= Provided records =
** Begin **
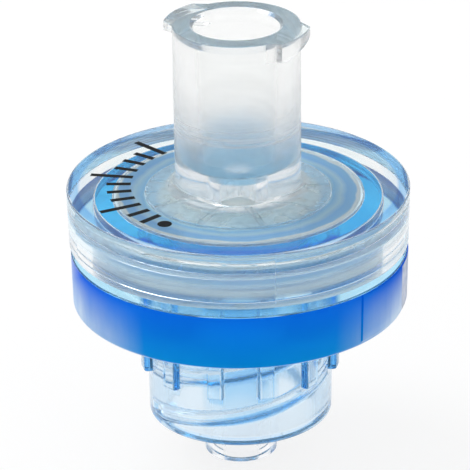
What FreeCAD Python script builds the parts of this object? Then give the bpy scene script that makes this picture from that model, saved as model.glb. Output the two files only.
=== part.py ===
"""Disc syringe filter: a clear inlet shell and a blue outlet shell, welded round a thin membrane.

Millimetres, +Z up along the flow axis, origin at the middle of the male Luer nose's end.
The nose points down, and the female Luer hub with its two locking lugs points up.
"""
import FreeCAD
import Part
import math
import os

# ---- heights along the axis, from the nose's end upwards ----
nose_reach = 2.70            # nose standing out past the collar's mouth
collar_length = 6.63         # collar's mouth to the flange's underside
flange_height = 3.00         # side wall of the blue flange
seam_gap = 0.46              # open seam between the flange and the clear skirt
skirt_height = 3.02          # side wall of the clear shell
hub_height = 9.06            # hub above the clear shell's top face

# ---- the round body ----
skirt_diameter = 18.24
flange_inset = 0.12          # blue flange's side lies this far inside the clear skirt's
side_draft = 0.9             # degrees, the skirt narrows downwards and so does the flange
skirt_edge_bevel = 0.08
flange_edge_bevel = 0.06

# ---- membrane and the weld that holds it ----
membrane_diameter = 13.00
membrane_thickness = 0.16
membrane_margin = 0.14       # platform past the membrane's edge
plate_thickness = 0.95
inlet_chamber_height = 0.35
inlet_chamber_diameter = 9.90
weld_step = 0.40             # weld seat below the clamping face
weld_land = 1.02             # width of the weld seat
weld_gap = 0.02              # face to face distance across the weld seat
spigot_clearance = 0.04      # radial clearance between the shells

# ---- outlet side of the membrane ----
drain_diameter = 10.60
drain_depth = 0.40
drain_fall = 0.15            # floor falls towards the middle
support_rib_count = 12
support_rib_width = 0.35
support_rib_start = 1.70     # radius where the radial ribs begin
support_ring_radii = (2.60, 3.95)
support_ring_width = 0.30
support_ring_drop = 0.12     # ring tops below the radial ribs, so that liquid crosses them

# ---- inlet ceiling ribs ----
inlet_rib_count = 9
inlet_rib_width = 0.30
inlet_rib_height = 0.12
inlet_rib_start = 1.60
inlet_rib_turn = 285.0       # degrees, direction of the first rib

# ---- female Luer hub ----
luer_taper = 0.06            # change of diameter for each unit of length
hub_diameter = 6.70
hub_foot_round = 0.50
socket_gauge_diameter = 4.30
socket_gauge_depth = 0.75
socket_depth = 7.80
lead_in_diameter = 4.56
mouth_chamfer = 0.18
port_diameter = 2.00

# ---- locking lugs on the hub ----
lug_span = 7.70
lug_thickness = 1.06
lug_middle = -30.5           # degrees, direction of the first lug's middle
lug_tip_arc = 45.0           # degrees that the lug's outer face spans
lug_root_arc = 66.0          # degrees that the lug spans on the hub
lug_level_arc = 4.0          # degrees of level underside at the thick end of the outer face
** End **
** Begin **
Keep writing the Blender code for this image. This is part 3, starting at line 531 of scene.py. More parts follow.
** End **
= Your goal =
Determine the number of lines in the listing that hold the word "FreeCAD", and supply that number and nothing further.

= Result below =
2